Texas has long been defined by oil, heat, and huge infrastructure projects. Now, it’s also at the center of a growing environmental debate. Microsoft’s Stargate campus in Abilene is leading a data center boom that is drawing concern over water use, right in the middle of a prolonged drought.
According to a July 2025 investigation by The Austin Chronicle, data centers across Central Texas are consuming millions of gallons of water every day. This comes as many residents are being asked to reduce their usage due to dwindling supplies.
The problem is not limited to one city. In San Antonio, Microsoft and U.S. Army Corps facilities used a combined 463 million gallons of water in 2023 and 2024, according to local water utility SAWS. That’s the equivalent of usage for tens of thousands of households.
Stargate and the scale of AI
The Stargate campus in Abilene is expected to become one of the largest AI data centers in the world. Microsoft has partnered with OpenAI to develop advanced infrastructure capable of supporting the next generation of large language models. What’s received far less attention is how much water it will take to keep that infrastructure running.
“These centers are showing up in places that are very water-stressed, said Margaret Cook, a water policy analyst at the Houston Advanced Research Center. There’s no requirement for them to have conversations with communities about how much water they’ll use.”
Cook pointed out that these projects often break ground with little notice, largely due to regulatory loopholes. Texas law prevents most local authorities from regulating or even tracking how much water a facility consumes.
A surge with little oversight
According to the Chronicle article, a white paper submitted to the Texas Water Development Board projected that data centers in the state will consume 49 billion gallons of water in 2025. That number is expected to rise to 399 billion gallons by 2030, nearly 7% of the state’s total projected water use.
“People don’t think of data centers as industrial water users, but they are,” said Robert Mace, executive director of The Meadows Center for Water and the Environment at Texas State University.
In the Hill Country region, where several new AI-focused centers are under construction, locals are sounding the alarm. Not only do these facilities demand significant water for evaporative cooling, but much of that water evaporates and cannot be recycled. While some facilities rely on recycled water, many still draw heavily from drinking water supplies.
“Once that water evaporates, it’s just gone,” Mace told The Austin Chronicle.
Industry says sustainability is the goal
Microsoft has pledged to be water positive by 2030, meaning the company aims to replenish more water than it consumes. It has launched water restoration projects and emphasized the use of recycled water where possible. However, critics argue that these efforts often take place far from the communities being directly affected.
“You have to question what ‘water positive’ means when you’re building massive projects in places already dealing with water scarcity,” said Cook.
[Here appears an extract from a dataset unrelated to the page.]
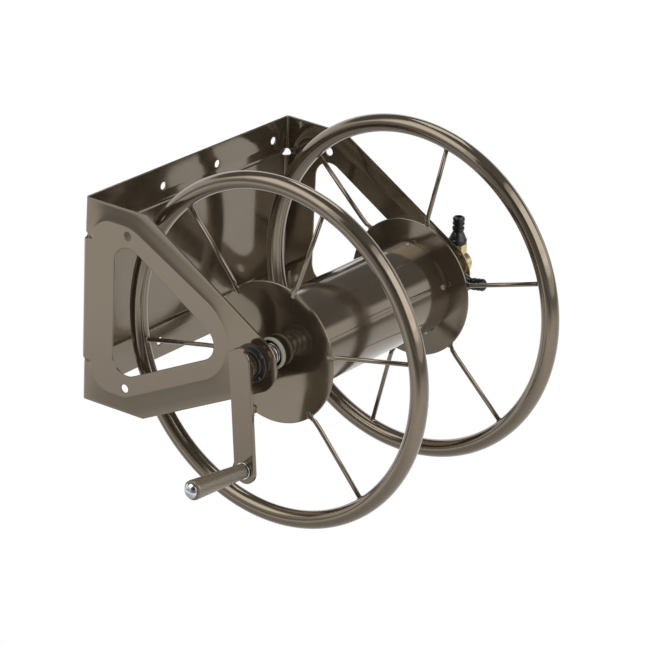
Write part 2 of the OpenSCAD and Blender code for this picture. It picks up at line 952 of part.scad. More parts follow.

The lack of transparency has also been a recurring issue. Some water utilities only find out about a data center’s plans after construction is well underway. In some cases, companies operate under shell entities or code names, limiting community awareness and input.
Why it matters now
This is not a future problem. Texas is already experiencing severe drought conditions across multiple regions. As AI continues to scale, so does the demand for infrastructure and the natural resources to support it.
The push toward larger and more complex AI models means data centers will only become more critical. But unless water use is managed more transparently, the tech that powers our chatbots could come at a high environmental cost. For many Texans, the future of AI feels like a trade-off – progress powered by water they may no longer have.